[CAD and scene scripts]
################

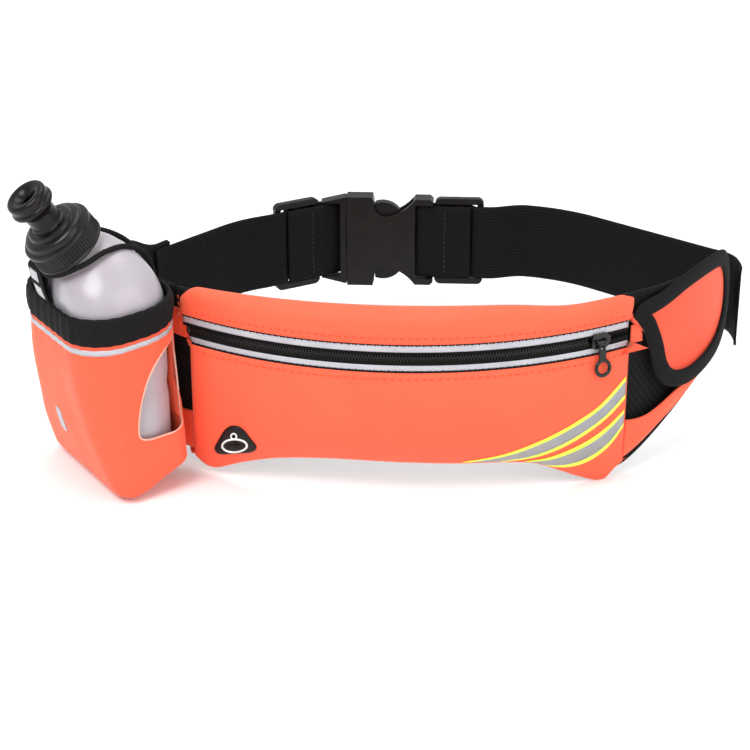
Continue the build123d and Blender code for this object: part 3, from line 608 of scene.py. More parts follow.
ORANGE = (0.98, 0.115, 0.052)
MAT = {
    "orange": knit("stretch_knit_orange", ORANGE),
    # A darker copy of the orange knit: painted shade for the inside of the side pocket.
    "orange_shaded": knit("stretch_knit_orange_shaded", (0.9, 0.09, 0.04)),
    "band": elastic("elastic_band", (0.0055, 0.0055, 0.0058), 1.3, cross=1.6, relief=0.00012),
    "belt": elastic("ribbed_webbing", (0.0042, 0.0041, 0.0041), 0.5, "Y", 0.0, 1.0),
    "twill": elastic("twill_webbing", (0.0055, 0.0052, 0.005), 0.55, "Y", math.radians(42), 0.0),
    "tape": elastic("woven_tape", (0.005, 0.005, 0.005), 0.8, "Y", math.radians(20), 1.2),
    "cord": elastic("cord_cover", (0.006, 0.006, 0.006), 0.7, "X", math.radians(30), 0.7),
    "mesh": spacer_mesh("spacer_mesh"),
    "film": film("reflective_film", (0.46, 0.465, 0.5)),
    "film_dark": film("reflective_film_corner", (0.30, 0.305, 0.32)),
    "lime": film("bright_film", (0.72, 0.95, 0.06), 0.0),
    "thread": thread("orange_thread", (0.85, 0.085, 0.018)),
    "thread_black": thread("black_thread", (0.008, 0.008, 0.008)),
    "raw": thread("raw_edge", (0.75, 0.42, 0.32)),
    "buckle": moulded("buckle_plastic", (0.0085, 0.0070, 0.0062), 0.36),
    "cap": moulded("cap_plastic", (0.0045, 0.0045, 0.0048), 0.28, 0.0003, 0.15),
    "nozzle": moulded("nozzle_plastic", (0.0035, 0.0035, 0.0038), 0.22, 0.0003),
    "teeth": moulded("coil_plastic", (0.006, 0.006, 0.006), 0.3, 0.0001),
    "metal": moulded("slider_lacquer", (0.007, 0.007, 0.007), 0.25, 0.0002, 0.3, 0.00002),
    "rubber": moulded("port_rubber", (0.006, 0.005, 0.005), 0.5, 0.0003),
    "white": moulded("port_ring_print", (0.8, 0.8, 0.8), 0.5, 0.0001),
    "seal": moulded("seal_rubber", (0.6, 0.6, 0.56), 0.55, 0.0002),
    "bottle": frosted("frosted_plastic"),
}


def dress(name, material):
    """Gives a carried-over CAD node its finish."""
    obj = nodes[name]
    for i in range(max(len(obj.material_slots), 1)):
        if i < len(obj.material_slots):
            obj.material_slots[i].material = MAT[material]
        else:
            obj.data.materials.append(MAT[material])


# ------------------------------------------------------------------ pouch
HEM = (
    (-127, -59), (-119, -60), (-113, -64.5), (-106, -65), (-97, -61), (-87, -56.5), (-69, -50.5),
    (-48, -47), (-25, -45.5), (9, -46), (32, -47), (60, -48.5), (77, -51), (87, -55), (96, -60),
    (106, -65.5), (116, -70), (122, -70), (127, -65), (133, -60),
)
HEM_LINE = spline(HEM, 8)


def hem_z(x):
    """Lower edge of the pouch: arched in the middle, with a dropped tip before each end seam."""
    return float(np.interp(x, [p[0] for p in HEM_LINE], [p[1] for p in HEM_LINE]))


def pouch_ends(z):
    """Left and right ends of the pouch's face at a height: the left one steps in below the zip."""
    return -118.5 - 5.5 * smooth((z - 12) / 12), 131.0 + 1.5 * smooth((z - 25) / 15)


def across(z, count):
    """Places from end to end of the pouch at a height."""
    left, right = pouch_ends(z)
    return steps(left, right, count)


def crown_z(x):
    """Upper edge of the pouch, highest left of the middle, with soft shoulders at both ends."""
    a = x / POUCH_HALF
    round_off = max(-112 - x, 0) ** 2 * 0.05 + max(x - 124, 0) ** 2 * 0.03
    dip = 3.0 * math.exp(-(((x - 96) / 24) ** 2))
    return 47.5 - 2.0 * a * a - 1.2 * max(a, 0) ** 2 - round_off - dip


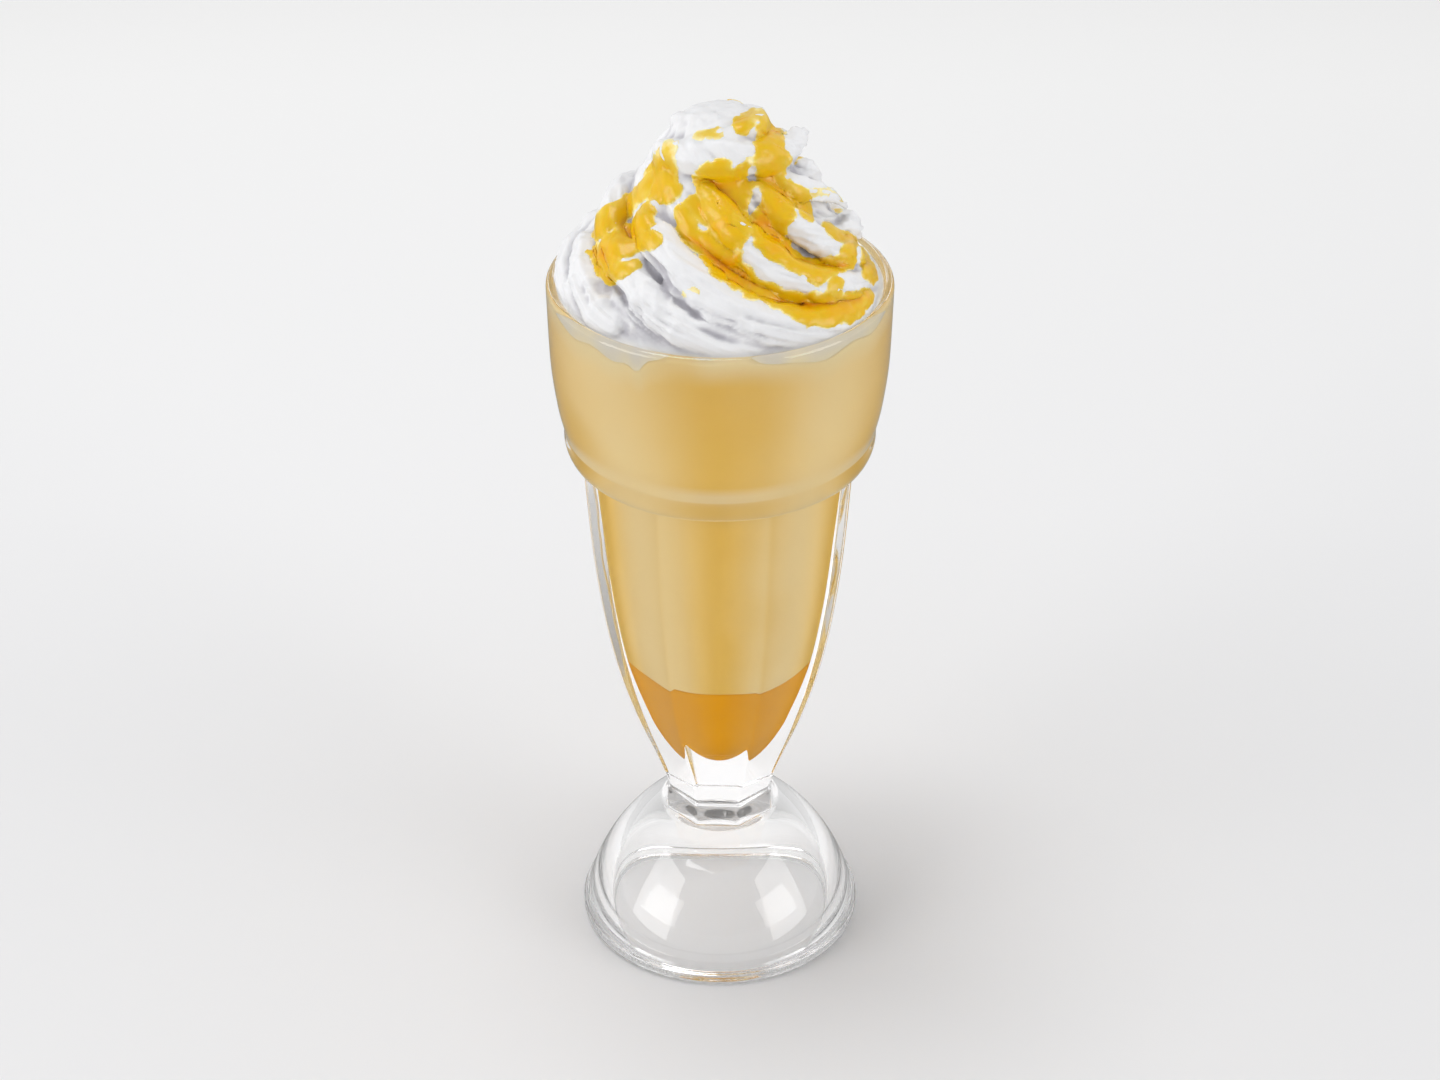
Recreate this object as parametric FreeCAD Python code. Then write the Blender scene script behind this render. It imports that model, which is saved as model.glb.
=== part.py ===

################

**Given instruction:**
Copy out the full material exactly as it appears.

**Full output:**
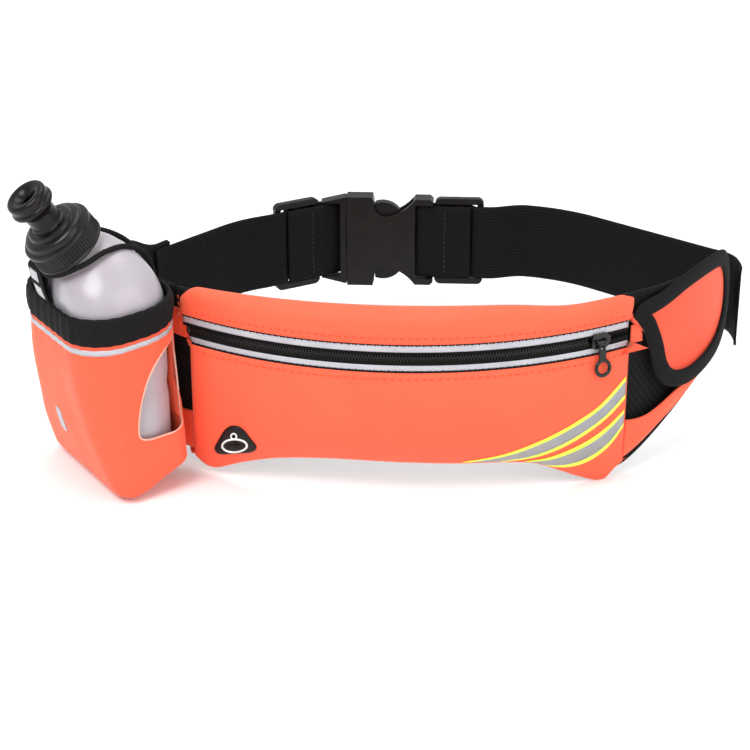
Continue the build123d and Blender code for this object: part 3, from line 608 of scene.py. More parts follow.
ORANGE = (0.98, 0.115, 0.052)
MAT = {
    "orange": knit("stretch_knit_orange", ORANGE),
    # A darker copy of the orange knit: painted shade for the inside of the side pocket.
    "orange_shaded": knit("stretch_knit_orange_shaded", (0.9, 0.09, 0.04)),
    "band": elastic("elastic_band", (0.0055, 0.0055, 0.0058), 1.3, cross=1.6, relief=0.00012),
    "belt": elastic("ribbed_webbing", (0.0042, 0.0041, 0.0041), 0.5, "Y", 0.0, 1.0),
    "twill": elastic("twill_webbing", (0.0055, 0.0052, 0.005), 0.55, "Y", math.radians(42), 0.0),
    "tape": elastic("woven_tape", (0.005, 0.005, 0.005), 0.8, "Y", math.radians(20), 1.2),
    "cord": elastic("cord_cover", (0.006, 0.006, 0.006), 0.7, "X", math.radians(30), 0.7),
    "mesh": spacer_mesh("spacer_mesh"),
    "film": film("reflective_film", (0.46, 0.465, 0.5)),
    "film_dark": film("reflective_film_corner", (0.30, 0.305, 0.32)),
    "lime": film("bright_film", (0.72, 0.95, 0.06), 0.0),
    "thread": thread("orange_thread", (0.85, 0.085, 0.018)),
    "thread_black": thread("black_thread", (0.008, 0.008, 0.008)),
    "raw": thread("raw_edge", (0.75, 0.42, 0.32)),
    "buckle": moulded("buckle_plastic", (0.0085, 0.0070, 0.0062), 0.36),
    "cap": moulded("cap_plastic", (0.0045, 0.0045, 0.0048), 0.28, 0.0003, 0.15),
    "nozzle": moulded("nozzle_plastic", (0.0035, 0.0035, 0.0038), 0.22, 0.0003),
    "teeth": moulded("coil_plastic", (0.006, 0.006, 0.006), 0.3, 0.0001),
    "metal": moulded("slider_lacquer", (0.007, 0.007, 0.007), 0.25, 0.0002, 0.3, 0.00002),
    "rubber": moulded("port_rubber", (0.006, 0.005, 0.005), 0.5, 0.0003),
    "white": moulded("port_ring_print", (0.8, 0.8, 0.8), 0.5, 0.0001),
    "seal": moulded("seal_rubber", (0.6, 0.6, 0.56), 0.55, 0.0002),
    "bottle": frosted("frosted_plastic"),
}


def dress(name, material):
    """Gives a carried-over CAD node its finish."""
    obj = nodes[name]
    for i in range(max(len(obj.material_slots), 1)):
        if i < len(obj.material_slots):
            obj.material_slots[i].material = MAT[material]
        else:
            obj.data.materials.append(MAT[material])


# ------------------------------------------------------------------ pouch
HEM = (
    (-127, -59), (-119, -60), (-113, -64.5), (-106, -65), (-97, -61), (-87, -56.5), (-69, -50.5),
    (-48, -47), (-25, -45.5), (9, -46), (32, -47), (60, -48.5), (77, -51), (87, -55), (96, -60),
    (106, -65.5), (116, -70), (122, -70), (127, -65), (133, -60),
)
HEM_LINE = spline(HEM, 8)


def hem_z(x):
    """Lower edge of the pouch: arched in the middle, with a dropped tip before each end seam."""
    return float(np.interp(x, [p[0] for p in HEM_LINE], [p[1] for p in HEM_LINE]))


def pouch_ends(z):
    """Left and right ends of the pouch's face at a height: the left one steps in below the zip."""
    return -118.5 - 5.5 * smooth((z - 12) / 12), 131.0 + 1.5 * smooth((z - 25) / 15)


def across(z, count):
    """Places from end to end of the pouch at a height."""
    left, right = pouch_ends(z)
    return steps(left, right, count)


def crown_z(x):
    """Upper edge of the pouch, highest left of the middle, with soft shoulders at both ends."""
    a = x / POUCH_HALF
    round_off = max(-112 - x, 0) ** 2 * 0.05 + max(x - 124, 0) ** 2 * 0.03
    dip = 3.0 * math.exp(-(((x - 96) / 24) ** 2))
    return 47.5 - 2.0 * a * a - 1.2 * max(a, 0) ** 2 - round_off - dip


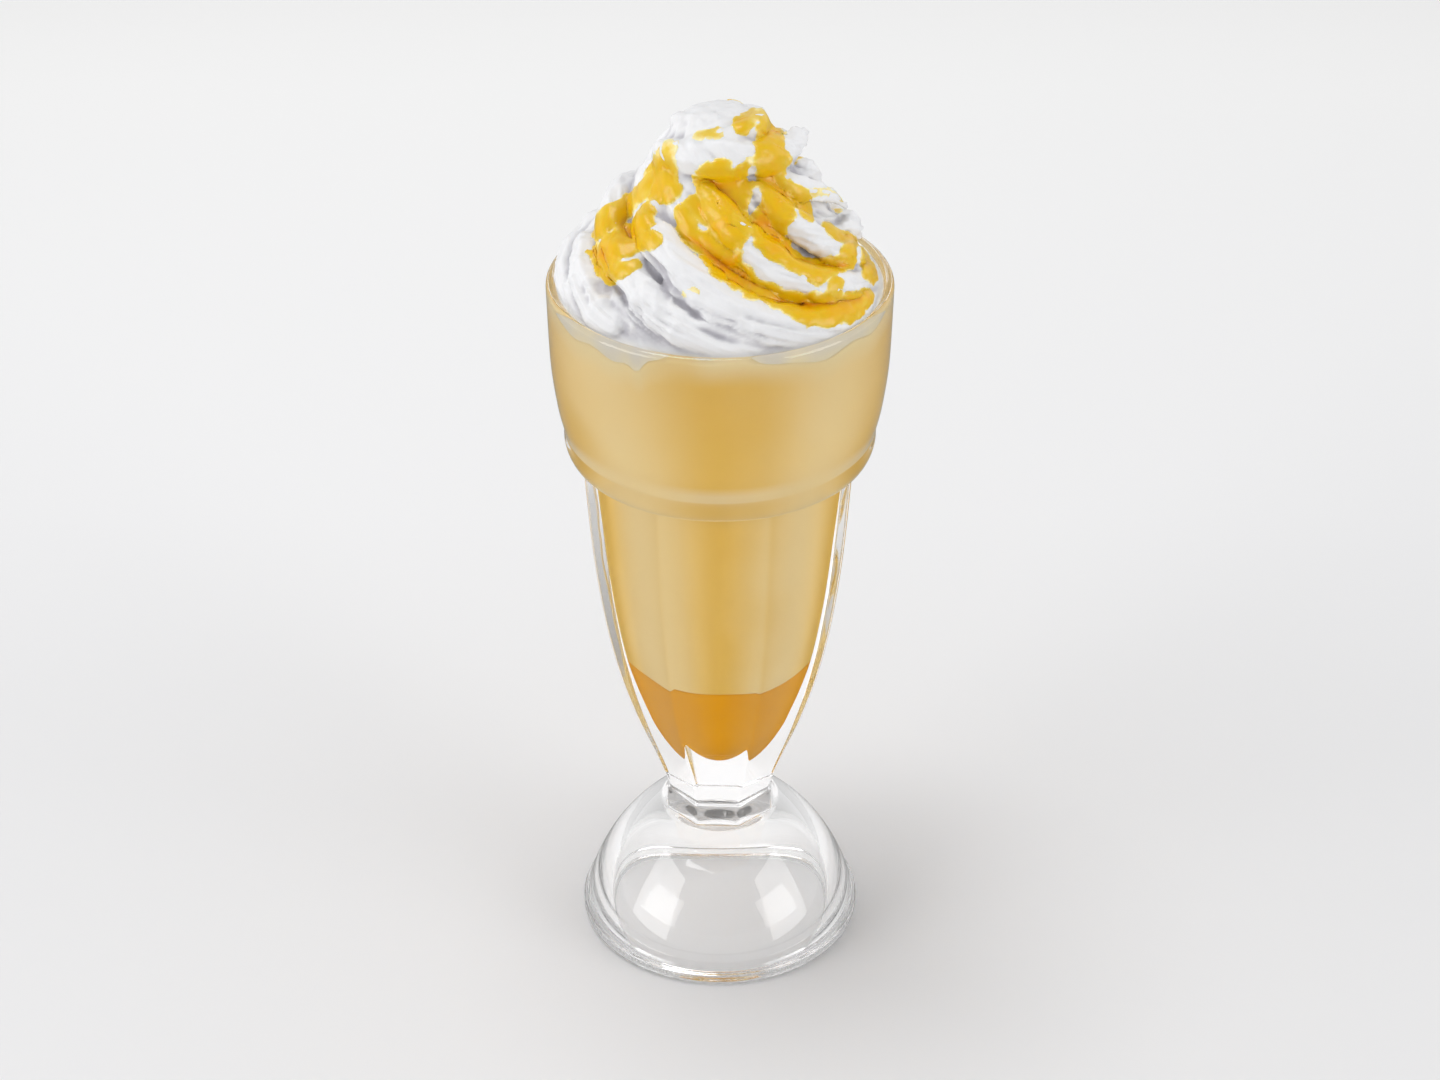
Recreate this object as parametric FreeCAD Python code. Then write the Blender scene script behind this render. It imports that model, which is saved as model.glb.
=== part.py ===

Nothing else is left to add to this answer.